Shares of LinkedIn Corporation (LNKD - Analyst Report) fell 8.48% in after-hours trading as the professional networking company reported adjusted earnings of 5 cents per share which lagged the Zacks Consensus Estimate of 8 cents. Moreover, earnings declined 56.8% from the year-ago quarter.
LinkedIn’s revenues not only increased 47.3% on a year-over-year basis to $447.2 million but also came ahead of the Zacks Consensus Estimate of $439.0 million. Revenues were buoyed by strong performance across all its business segments.
Segment-wise, revenues from Talent Solutions were up 52.6% from the year-ago quarter to $245.6 million. Revenues from Marketing Solutions increased 36.4% on a year-over-year basis to $113.5 million. LinkedIn garnered $88.1 million revenues from Premium Subscriptions which increased 48.3% on a year-over-year basis.
LinkedIn’s cumulative members increased 37% year over year to 277 million at the end of the fourth quarter. The company witnessed 31% increase in Unique visiting members and 48% increase in member page views year over year.
During the quarter, LinkedIn launched innovative products in the mobile segment and expanded its product offerings in the Marketing Solutions segment. The company’s mobile engagement was noteworthy as mobile represented 41% of traffic to LinkedIn.
Geographically, LinkedIn’s revenues from the Americas increased 44.9% on a year-over-year basis. Revenues from the Europe, Middle East & Africa region grew 54.9%. The Asia-Pacific recorded revenue growth of 54.6% on a year-over-year basis.

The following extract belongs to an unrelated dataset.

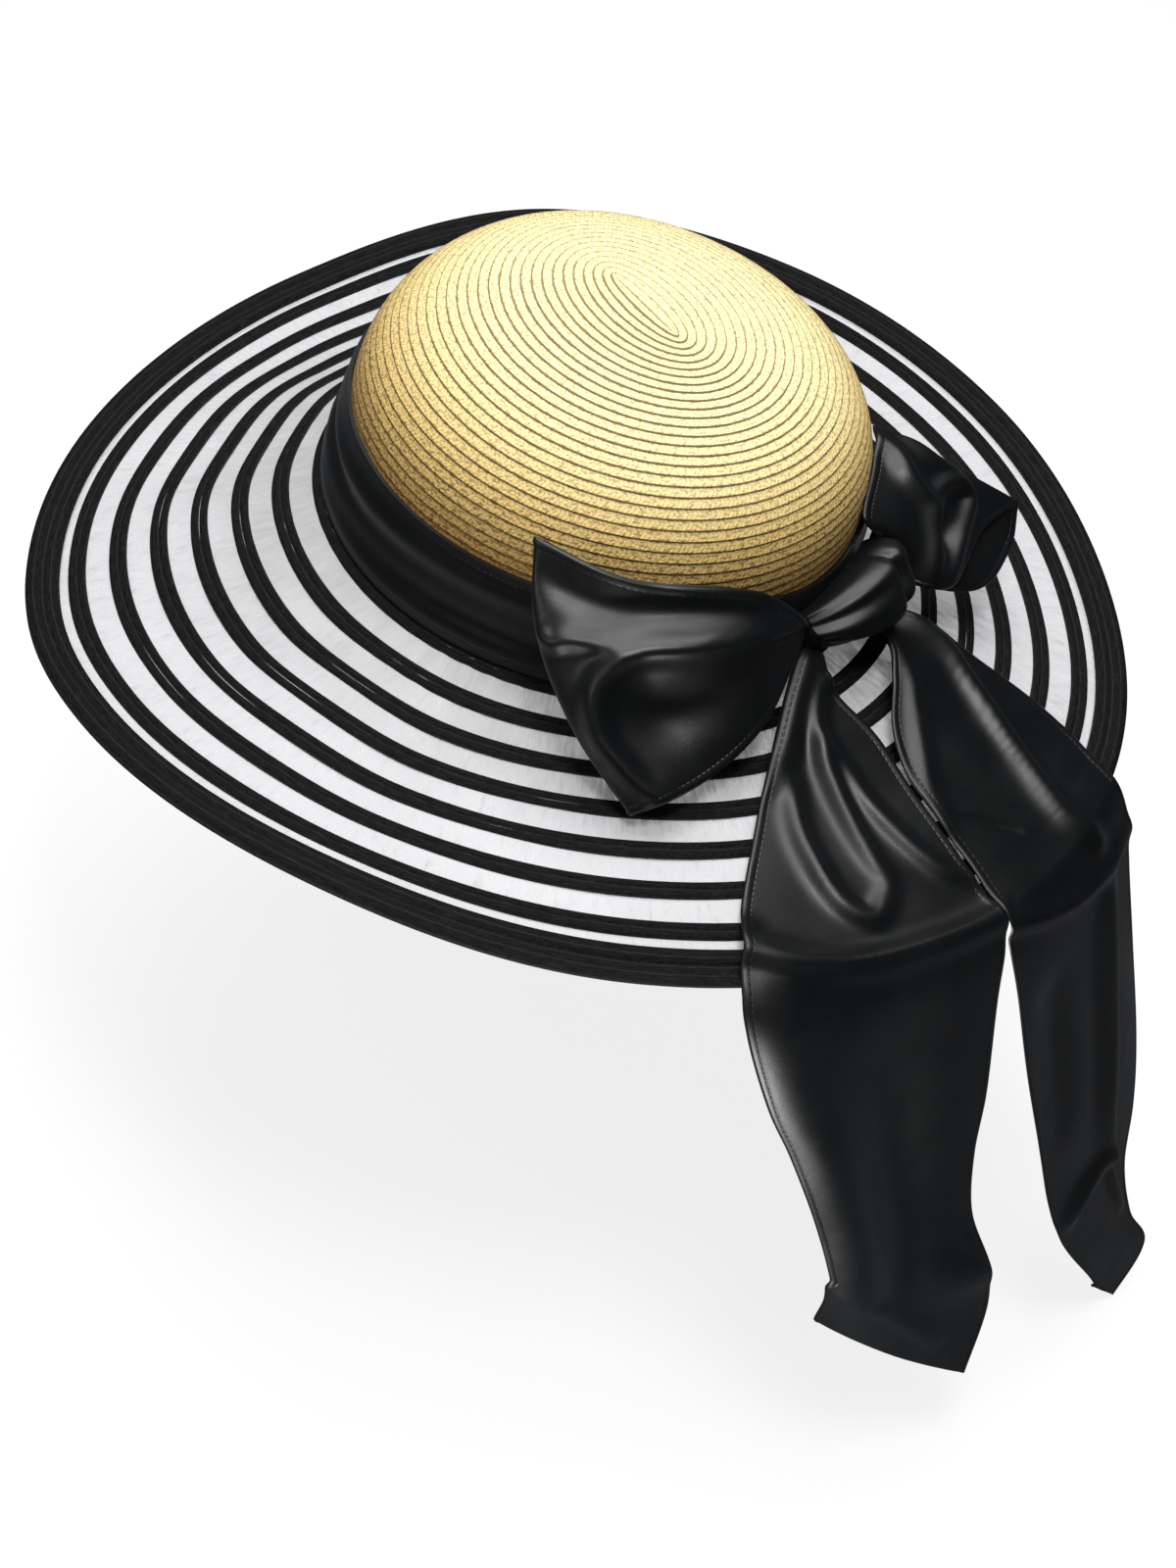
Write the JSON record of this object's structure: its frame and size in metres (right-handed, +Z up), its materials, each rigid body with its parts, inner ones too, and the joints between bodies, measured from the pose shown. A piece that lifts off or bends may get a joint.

Despite the strong revenue performance, a 57.6% year-over-year increase in operating expenses (excluding amortization) impacted LinkedIn’s operating margins. As a percentage of revenues, operating expenses increased from 90.3% to 96.5%. This primarily led to a contraction in operating margins (down from 9.8% to 3.5%) of the similar magnitude over the same period of time.
LinkedIn’s adjusted net income (excluding amortization but including stock-based compensation) came in at $6.7 million or 5 cents per share compared with $14.3 million or 13 cents in the year-ago quarter.
Balance Sheet & Cash Flow
LinkedIn ended the quarter with cash and cash equivalents of $803.1 million versus $1.69 billion in the prior quarter. Total deferred revenue in the quarter was $392.2 million, up from $331.2 million in the previous quarter. The company generated $82.5 million in cash flow from operation compared to $126.0 million reported in the previous quarter.

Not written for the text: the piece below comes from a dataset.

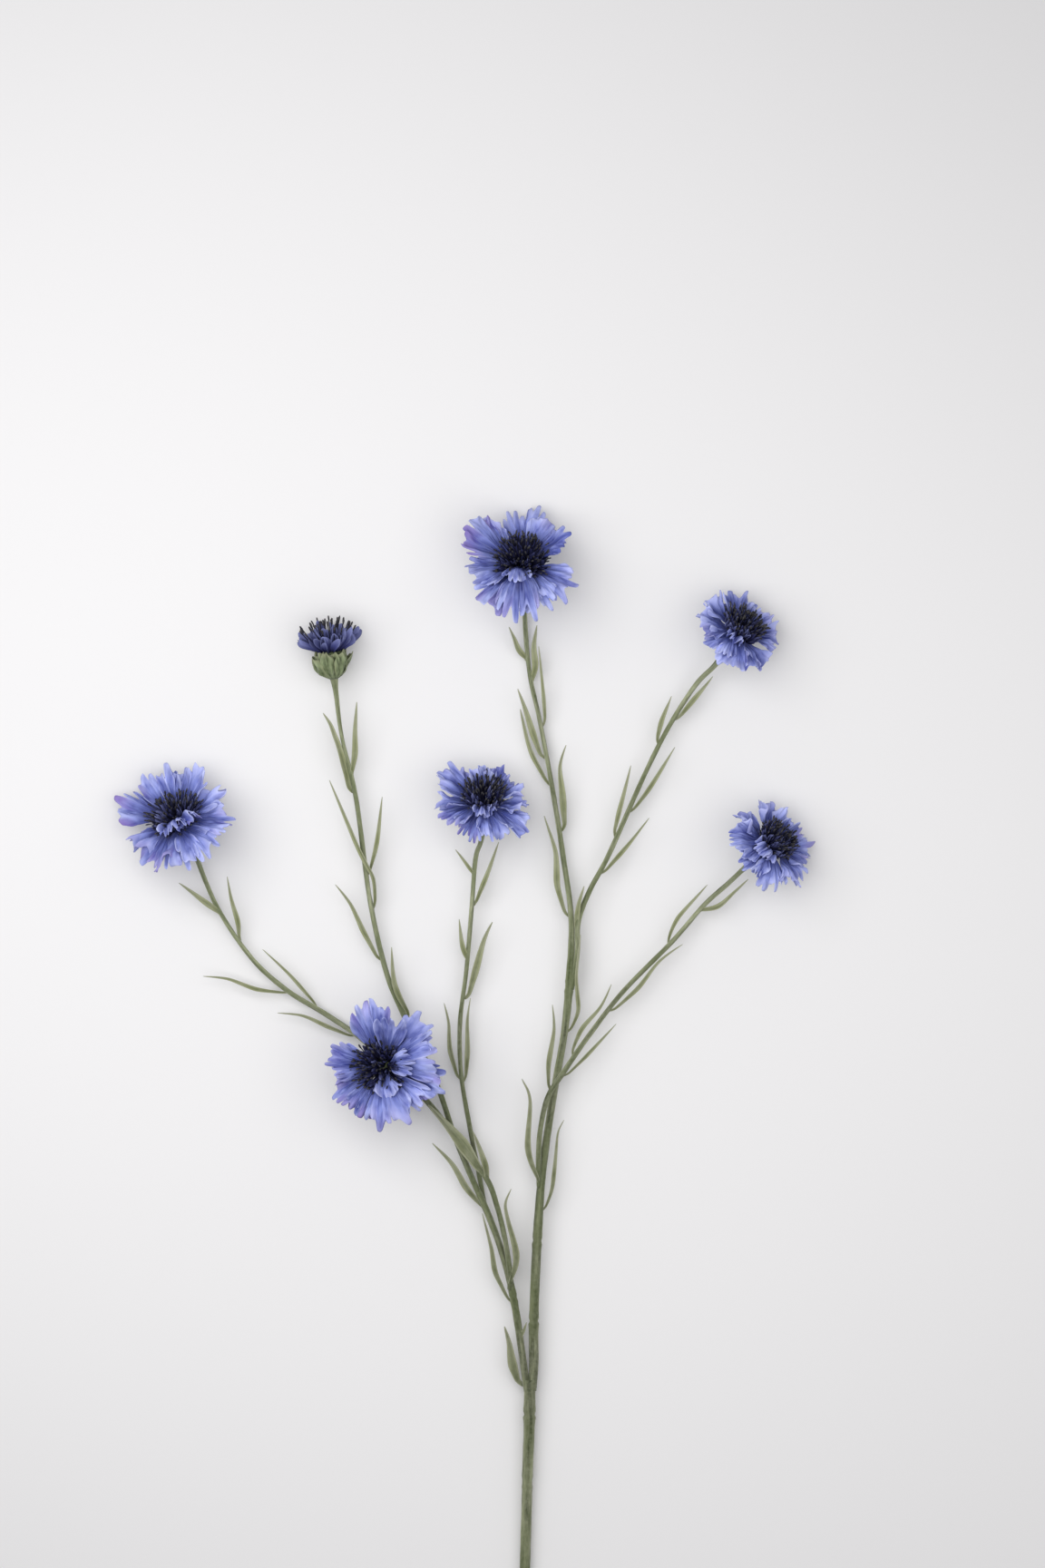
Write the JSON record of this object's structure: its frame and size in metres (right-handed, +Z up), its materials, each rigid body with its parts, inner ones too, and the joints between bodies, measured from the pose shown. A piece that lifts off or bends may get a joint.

LinkedIn provided its first-quarter and fiscal 2014 outlook. For the first quarter, the company expects its revenues to range between $455 million and $460 million, lower than the Zacks Consensus Estimate of $469 million. LinkedIn expects adjusted EBITDA in the range of $106 to $108 million.
For the fiscal 2014, LinkedIn expects revenues in the range of $2.02 to $2.05 billion, lower than the Zacks Consensus Estimate of $2.17 billion. Adjusted EBITDA is expected to be approximately $490 million.
LinkedIn’s fourth-quarter top line benefited the most from its Talent Solution and Premium Subscription businesses, which continue to grow substantially. The company, which is a leader in the emerging online professional networking segment, has gained worldwide popularity and has grown steadily in the recent past. The company’s traction in the mobile segment is also encouraging. Synergies from the acquisitions are also expected to positively impact results in the long run.
However, the company’s revenue guidance is below the Zacks Consensus Estimate, which is expected to remain an overhang, going forward. Margins continue to lag due to heavy investments in product innovations and marketing strategies. The company is expected to continue its investments in the near term which might impact profitability.
We believe the investments in strategic products are necessary as LinkedIn faces stiff competition in the professional networking space from the likes of Facebook (FB - Analyst Report) , Google and Twitter (TWTR - Analyst Report) . Additionally, the emergence of companies like ValueClick could change the scenario rapidly over the next few years, as they introduce new services at regular intervals.
Currently, LinkedIn has a Zacks Rank #5 (Strong Sell).